De l’homme à la femme

Contrairement à ce que l’on pourrait croire, pas d’évolution progressive du côté du genre. Dès les débuts – prometteurs – du mythe du vampire, au XVIIIe siècle, le vampire peut être une femme. C’est même souvent ce prototype qui fascine et inspire les écrivains (qu’on pense à Goethe et à sa « Fiancée de Corinthe »). La très réelle Comtesse Bathory contribuera d’ailleurs à alimenter le mythe de la femme vampire.
Au XIXe siècle, Bram Stoker lui-même fut fortement influencé par la Carmilla de son compatriote Joseph Sheridan Le Fanu (pas de chauvinisme, nombre d’Irlandais portent un nom d’origine française suite aux guerres de religion qui ont chassé les Protestants hors de France). Cette nouvelle, dont l’héroïne est un vampire femme (et lesbienne – une jeune noble recueillie par une autre famille noble se lie d’affection pour la jeune fille de la maison, dont elle suce le sang à la nuit tombée sans que personne, sauf le lecteur qui se marre, s’en aperçoive avant un bon nombre de pages ; qu’on se rassure, elle finit exécutée avec un pieu dans le cœur, comme tout vampire qui se respecte) cette nouvelle, donc, met en quelque sorte le pied à l’étrier au futur auteur de Dracula. Comment Bram Stoker fait-il la connaissance de Carmilla ? Chez un troisième écrivain irlandais – décidément – dans le salon de Mrs Wilde, qui fit elle-même la lecture à ses invités de la nouvelle de Le Fanu. Stoker sera tellement marqué par le personnage de Carmilla qu’il fait apparaître sa tombe dans le premier chapitre de sa première version de Dracula. L’éditeur n’appréciant pas du tout cette référence jugée beaucoup trop osée (une vampire lesbienne*, on a dit), Stoker est prié de jeter ça illico presto. N’empêche, il se rattrapera plus tard en réinsérant ce passage dans sa nouvelle « L’Invité de Dracula ».
La femme vampire existe donc depuis le début, elle précède même de vingt-six ans le vampire le plus célèbre de l’histoire de la littérature et du cinéma.

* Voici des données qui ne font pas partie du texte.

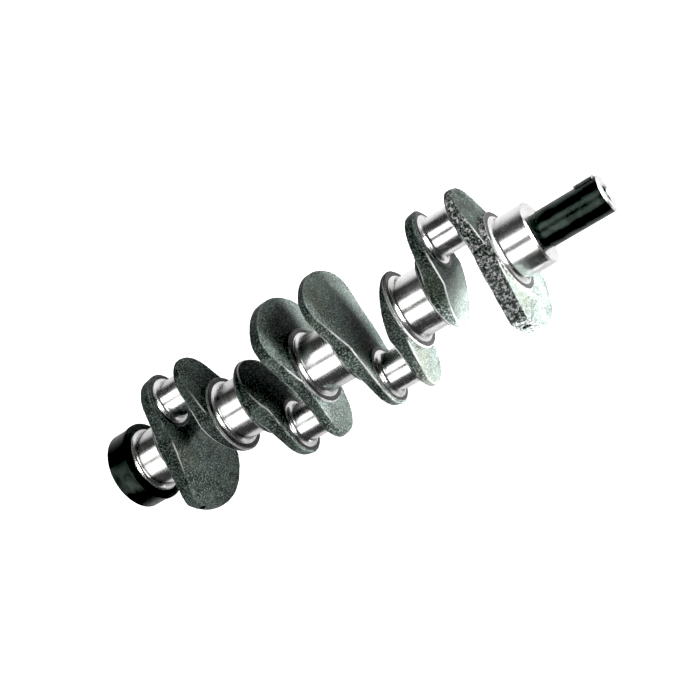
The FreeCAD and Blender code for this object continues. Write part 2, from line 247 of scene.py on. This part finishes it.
def forged_steel(name, pin_side, main_plane, pin_plane, rough_rim):
    """As-forged web: dark oily scale, mottled, with machined pads; convex edges and the waist are
    lightened, partly as rubbed bare steel and partly as a painted highlight.
    """
    material, n = new_material(name)
    place = n.position()
    parts = n.split(place)
    mottle = n.noise(place, 55.0, 6.0, 0.62, 0.4)
    grain = n.noise(place, 620.0, 3.0, 0.6)
    pits = n.noise(place, 1900.0, 2.0, 0.5)
    patch = n.noise(place, 17.0, 3.0, 0.5)
    colour = n.mix(n.ramp(mottle, 0.36, 0.68), scale_tint(0.011), scale_tint(0.050))
    colour = n.mix(n.ramp(grain, 0.47, 0.66, 0.0, 0.9), colour, scale_tint(0.15))
    colour = n.mix(n.ramp(pits, 0.30, 0.46, 0.8, 0.0), colour, scale_tint(0.008))
    colour = n.mix(n.ramp(patch, 0.55, 0.75, 0.0, 0.35), colour, (0.036, 0.033, 0.020, 1.0))

    # Convex edges are lightened by pointiness, broken up by noise: partly rubbed bare steel, partly a
    # painted highlight along the crests and the waist.
    convexity = n.add("ShaderNodeNewGeometry").outputs["Pointiness"]
    wear_and_highlight_breakup = n.noise(place, 19.0, 4.0, 0.6)
    edge_wear_and_highlight = n.math("MULTIPLY", n.ramp(convexity, 0.505, 0.536), n.ramp(wear_and_highlight_breakup, 0.40, 0.56, 0.0, 0.9))
    from_main = n.radius(parts)
    from_pin = n.radius(parts, pin_side * THROW)
    edge_wear_and_highlight = n.math("MULTIPLY", edge_wear_and_highlight, n.ramp(from_main, WAIST_WEAR_AND_HIGHLIGHT_RADIUS, FADED_WEAR_AND_HIGHLIGHT_RADIUS, 1.0, 0.08))
    flecks = n.noise(place, 380.0, 4.0, 0.65, 0.5)
    if rough_rim:
        facing = n.split(n.add("ShaderNodeNewGeometry").outputs["Normal"])["X"]
        rim = n.ramp(n.math("ABSOLUTE", facing), 0.35, 0.75, 1.0, 0.0)
        bare = n.math("MULTIPLY", rim, n.ramp(flecks, 0.50, 0.60))
        edge_wear_and_highlight = n.math("MAXIMUM", edge_wear_and_highlight, n.math("MULTIPLY", bare, 0.9))
    # Painted highlight on convex edges and the waist, mixed with rubbed bare steel and the rough rim's
    # bare flecks.
    colour = n.mix(edge_wear_and_highlight, colour, grey(0.42))

    main_pad = pad_mask(n, parts, from_main, MAIN_PAD_RADIUS, main_plane)
    pin_pad = pad_mask(n, parts, from_pin, PIN_PAD_RADIUS, pin_plane)
    machined = n.math("MAXIMUM", main_pad, pin_pad)
    turning = n.noise(n.combined(from_main, from_pin), 2600.0, 2.0, 0.6)
    colour = n.mix(machined, colour, n.mix(n.ramp(turning, 0.4, 0.65), grey(0.022, 0.1), grey(0.10)))

    blotch = n.math("ADD", n.math("MULTIPLY", mottle, 0.6), n.math("MULTIPLY", grain, 0.4))
    rough = n.ramp(blotch, 0.35, 0.65, 0.34, 0.56)
    rough = n.math("MULTIPLY", rough, n.ramp(machined, 0.0, 1.0, 1.0, 0.8))
    coarse = n.bump(mottle, 0.5 * MM, 0.5)
    if rough_rim:
        coarse = n.bump(n.math("MULTIPLY", rim, flecks), 3.0 * MM, 0.9, coarse)
    fine = n.bump(n.math("ADD", grain, n.math("MULTIPLY", pits, 0.5)), 0.35 * MM, 0.9, coarse)
    metal = n.ramp(n.math("MAXIMUM", machined, edge_wear_and_highlight), 0.0, 1.0, 0.0, 0.9)
    n.finish(colour, metal, rough, fine, specular=0.05)
    return material


def pad_mask(n, parts, distance, pad_radius, plane):
    """1 on the flat machined ring round a journal, 0 elsewhere."""
    inside = n.ramp(distance, pad_radius - PAD_RIM_FADE, pad_radius, 1.0, 0.0)
    off_plane = n.math("ABSOLUTE", n.math("SUBTRACT", parts["X"], plane))
    return n.math("MULTIPLY", inside, n.ramp(off_plane, *PAD_FACE_FADE, 1.0, 0.0))


def turned_black(name, colour_low, colour_high, low_rough, high_rough, bright_after=None):
    """Dark turned steel with rings round the axis; bright beyond a station along X if given."""
    material, n = new_material(name)
    place = n.position()
    rings = n.noise(n.scaled(place, 1.0, 0.02, 0.02), 2600.0, 3.0, 0.65)
    film = n.noise(place, 70.0, 5.0, 0.6, 0.5)
    grain = n.noise(place, 900.0, 2.0, 0.5)
    colour = n.mix(n.ramp(film, 0.35, 0.7), colour_low, colour_high)
    if bright_after is not None:
        station = n.split(place)["X"]
        colour = n.mix(n.ramp(station, bright_after - 0.1 * MM, bright_after), colour, grey(0.72))
    rough = n.ramp(film, 0.3, 0.7, low_rough, high_rough)
    height = n.math("ADD", rings, n.math("MULTIPLY", grain, 0.3))
    n.finish(colour, 1.0, rough, n.bump(height, 0.006 * MM, 0.6))
    return material


def bright_small(name, light, low_rough, high_rough, scale):
    """Small bright or brushed steel part."""
    material, n = new_material(name)
    place = n.position()
    film = n.noise(place, scale, 4.0, 0.6)
    grain = n.noise(place, scale * 12, 2.0, 0.5)
    colour = n.mix(n.ramp(film, 0.35, 0.7), grey(light), grey(light * 0.72, 0.06))
    n.finish(colour, 1.0, n.ramp(film, 0.3, 0.7, low_rough, high_rough),
             n.bump(grain, 0.004 * MM, 0.6))
    return material


# ---- forged webs -------------------------------------------------------------------------
def link_object(name, mesh):
    piece = bpy.data.objects.new(name, mesh)
    scene.collection.objects.link(piece)
    return piece


def apply_modifiers(piece):
    """Replace a piece's mesh by its modified one."""
    graph = bpy.context.evaluated_depsgraph_get()
    result = bpy.data.meshes.new_from_object(piece.evaluated_get(graph))
    piece.modifiers.clear()
    old = piece.data
    piece.data = result
    bpy.data.meshes.remove(old)


def forged_web(number):
    """A web rebuilt from the CAD solid: edges rounded as a die leaves them, faces lumpy."""
    node = "web_%d" % number
    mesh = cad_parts[node].data.copy()
    shell = bmesh.new()
    shell.from_mesh(mesh)
    bmesh.ops.remove_doubles(shell, verts=shell.verts, dist=WELD)
    shell.to_mesh(mesh)
    shell.free()
    piece = link_object("forged_web_%d" % number, mesh)
    remesh = piece.modifiers.new("skin", "REMESH")
    remesh.mode = "VOXEL"
    remesh.voxel_size = VOXEL
    remesh.use_smooth_shade = True
    apply_modifiers(piece)

    pin = (number - 1) // 2
    side = PIN_SIDES[pin]
    main = number // 2 + 1
    main_plane = journal_plane("main_journal_%d" % main, number % 2 == 1)
    pin_plane = journal_plane("crankpin_%d" % (pin + 1), number % 2 == 0)
    points = vertex_array(piece.data, "co")
    group = piece.vertex_groups.new(name="forged")
    from_main = np.hypot(points[:, 1], points[:, 2])
    from_pin = np.hypot(points[:, 1] - side * THROW, points[:, 2])
    machined = (((from_main < MAIN_PAD_RADIUS + VOXEL)
                 & (np.abs(points[:, 0] - main_plane) < PAD_DEPTH))
                | ((from_pin < PIN_PAD_RADIUS + VOXEL)
                   & (np.abs(points[:, 0] - pin_plane) < PAD_DEPTH)))
    group.add([int(i) for i in np.nonzero(~machined)[0]], 1.0, "REPLACE")
    group.add([int(i) for i in np.nonzero(machined)[0]], PAD_ROUNDING, "REPLACE")
    smooth = piece.modifiers.new("die_rounding", "SMOOTH")
    smooth.factor = ROUNDING_FACTOR
    smooth.iterations = ROUNDING_STEPS
    smooth.vertex_group = "forged"
    apply_modifiers(piece)

    lump_surface(piece.data, machined, number == ROUGH_RIM_WEB)
    piece.data.polygons.foreach_set("use_smooth", [True] * len(piece.data.polygons))
    piece.data.materials.clear()
    piece.data.materials.append(forged_steel("forged_%d" % number, side, main_plane, pin_plane,
                                             number == ROUGH_RIM_WEB))
    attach(piece, "crankshaft")
    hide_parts(node)


def journal_plane(node, rear):
    """The station of a journal's rear or front end."""
    low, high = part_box(node)
    return low.x if rear else high.x


def vertex_array(mesh, kind):
    """The places ("co") or normals ("normal") of a mesh's vertices, one to a row."""
    values = np.zeros(len(mesh.vertices) * 3)
    mesh.vertices.foreach_get(kind, values)
    return values.reshape(-1, 3)


def lump_surface(mesh, machined, rough_rim):
    """Give the forged skin gentle lumps, crowned faces and rims as full as the CAD's, in its box.

    Rounding takes SKIN_GAIN off the rims, so they are moved out by it again.  A rough rim, trimmed
    from the flash, has deeper lumps.
    """
    points = vertex_array(mesh, "co")
    normals = vertex_array(mesh, "normal")
    for index in np.nonzero(~machined)[0]:
        place = Vector(points[index])
        sink = LUMP_HEIGHT * noise.noise(place * LUMPS_PER_METRE) - SKIN_GAIN
        sink += GRIT_HEIGHT * noise.noise(place * GRITS_PER_METRE)
        facing = max(0.0, abs(normals[index][0]) - 0.5) * 2
        sink += facing * (CROWN * place.z * place.z + SKIN_GAIN)
        if rough_rim:
            rim = 1 - min(1.0, abs(normals[index][0]) * 1.6)
            sink += rim * RIM_LUMP_HEIGHT * (0.4 + noise.noise(place * RIM_LUMPS_PER_METRE))
        points[index] -= normals[index] * sink
    for axis in (1, 2):
        points[:, axis] = points[:, axis].clip(cad_box[0][axis], cad_box[1][axis])
    mesh.vertices.foreach_set("co", points.ravel())
    mesh.update()


# ---- studio ------------------------------------------------------------------------------
def build_camera():
    data = bpy.data.cameras.new("camera")
    data.sensor_width = CAMERA_SENSOR
    data.lens = CAMERA_LENS
    data.clip_start = 0.01
    data.clip_end = 50
    camera = link_object("camera", data)
    turn = Matrix((CAMERA_RIGHT, CAMERA_UP, CAMERA_BACK)).transposed().to_4x4()
    camera.matrix_world = Matrix.Translation(CAMERA_PLACE) @ turn
    scene.camera = camera


def build_floor():
    """A pale floor that shows as plain white behind the part."""
    floor = bmesh.new()
    bmesh.ops.create_grid(floor, x_segments=8, y_segments=8, size=FLOOR_SIZE / 2)
    mesh = bpy.data.meshes.new("floor")
    floor.to_mesh(mesh)
    floor.free()
    piece = link_object("floor", mesh)
    piece.location.z = cad_box[0][2] - FLOOR_DROP
    material, n = new_material("pale_floor")
    place = n.position()
    grain = n.noise(place, 300.0, 2.0)
    shader = n.add("ShaderNodeBsdfPrincipled")
    n.link(n.mix(grain, grey(0.52), grey(0.56)), shader.inputs["Base Color"])
    shader.inputs["Roughness"].default_value = 0.8
    shader.inputs["Emission Color"].default_value = (1, 1, 1, 1)
    seen = n.add("ShaderNodeLightPath").outputs["Is Camera Ray"]
    n.link(n.math("MULTIPLY", seen, FLOOR_GLOW), shader.inputs["Emission Strength"])
    output = n.add("ShaderNodeOutputMaterial")
    n.tree.links.new(shader.outputs[0], output.inputs["Surface"])
    mesh.materials.append(material)


def softbox(name, place, aim, size, radiance, spread=180, shading_only=False):
    """A rectangular soft light of an even radiance, facing its aim, with its spread in degrees.

    A shading-only light doesn't show in the polished journals, and is tinted against the green cast
    of the forging scale.
    """
    size_x, size_y = size
    light = bpy.data.lights.new(name, "AREA")
    light.shape = "RECTANGLE"
    light.size = size_x
    light.size_y = size_y
    light.energy = radiance * math.pi * size_x * size_y
    light.spread = math.radians(spread)
    light.color = SHADING_TINT if shading_only else WHITE
    lamp = link_object(name, light)
    lamp.visible_camera = False
    lamp.visible_glossy = not shading_only
    back = (Vector(place) - Vector(aim)).normalized()
    along = Vector((1, 0, 0)) if abs(back.x) < 0.7 else Vector((0, 0, 1))
    across = back.cross(along).normalized()
    along = across.cross(back).normalized()
    turn = Matrix((along, across, back)).transposed().to_4x4()
    lamp.matrix_world = Matrix.Translation(place) @ turn


def build_light():
    """A white room that gives little light itself, and softboxes above, in front, beside and behind."""
    world = bpy.data.worlds.new("studio")
    scene.world = world
    world.use_nodes = True
    n = Nodes(world.node_tree)
    ray = n.add("ShaderNodeLightPath").outputs["Is Camera Ray"]
    colour = n.mix(ray, grey(ROOM_GLOW), grey(ROOM_WHITE))
    background = n.add("ShaderNodeBackground")
    n.link(colour, background.inputs["Color"])
    output = n.add("ShaderNodeOutputWorld")
    n.tree.links.new(background.outputs[0], output.inputs["Surface"])
    softbox("softbox_far", (-0.55, 0.62, 0.95), (-0.1, 0, 0), (1.2, 0.62), 2.4)
    softbox("softbox_near", (-0.55, -0.33, 1.15), (-0.1, 0, 0), (1.2, 0.85), 2.4)
    softbox("softbox_front", (0.36, -0.31, -0.05), (0.17, -0.04, -0.01), (0.2, 0.2), 44,
            spread=52, shading_only=True)
    softbox("softbox_nose", (0.95, 0.10, 0.12), (0, 0, 0), (1.0, 0.5), 17)
    softbox("softbox_rear", (-1.05, -0.20, 0.22), (0, 0, 0), (0.7, 0.5), 10)
    softbox("softbox_side", (-0.12, -0.90, -0.10), (0.05, -0.03, -0.02), (0.3, 0.22), 26,
            shading_only=True)


def set_tone():
    """Plain tones with deep shadows."""
    scene.view_settings.view_transform = "Standard"
    scene.view_settings.use_curve_mapping = True
    tone = scene.view_settings.curve_mapping
    tone.black_level = (TONE_BLACK, TONE_BLACK, TONE_BLACK)
    tone.update()


def paint(node, material):
    """Give a CAD part its material."""
    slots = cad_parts[node].data.materials
    slots.clear()
    slots.append(material)


def main():
    set_tone()
    journal_steel = ground_steel("journal_steel")
    for number in range(1, 6):
        paint("main_journal_%d" % number, journal_steel)
    pin_steel = ground_steel("crankpin_steel", 0.76, 0.58)
    for number in range(1, 5):
        paint("crankpin_%d" % number, pin_steel)
    for number in range(1, WEB_COUNT + 1):
        forged_web(number)
    paint("rear_flange", turned_black("flange_black", scale_tint(0.014), scale_tint(0.038), 0.24, 0.42))
    bright_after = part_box("front_nose")[1].x - NOSE_BRIGHT_LENGTH
    paint("front_nose", turned_black("nose_black", scale_tint(0.030), scale_tint(0.085), 0.22, 0.36,
                                     bright_after))
    paint("nose_key", bright_small("key_steel", 0.07, 0.25, 0.40, 300.0))
    paint("flywheel_dowel", bright_small("dowel_steel", 0.60, 0.14, 0.28, 300.0))
    ring = bright_small("bearing_steel", 0.66, 0.10, 0.22, 240.0)
    for node in ("pilot_bearing_outer_ring", "pilot_bearing_inner_ring", "pilot_bearing_balls"):
        paint(node, ring)
    paint("pilot_bearing_cage", bright_small("cage_steel", 0.45, 0.22, 0.38, 260.0))
    paint("pilot_bearing_shields", bright_small("shield_steel", 0.52, 0.25, 0.42, 220.0))
    build_camera()
    build_floor()
    build_light()


main()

Sucer le sang : du sens propre au sens figuré

Pas tellement de lente évolution non plus d’un sens propre vers un sens figuré. Le Dictionnaire de l’Académie française de 1762 définit ainsi le mot vampire :

« Nom qu’on donne en Allemagne à des êtres chimériques, à des cadavres qui, suivant la superstition populaire, sucent le sang des personnes qu’on voit tomber en phtisie. »

Et dès 1787, la nouvelle version du Dictionnaire de l’Académie ajoute que la superstition est « répandue en Allemagne et en Hongrie » (Quelle bande d’ignorants…) et précise déjà que le mot peut s’employer au sens figuré. En 1832, ce sens figuré est indiqué ainsi :

« Ceux que l’on accuse de s’enrichir par des gains illicites, et aux dépens du peuple, qu’ils dévorent. »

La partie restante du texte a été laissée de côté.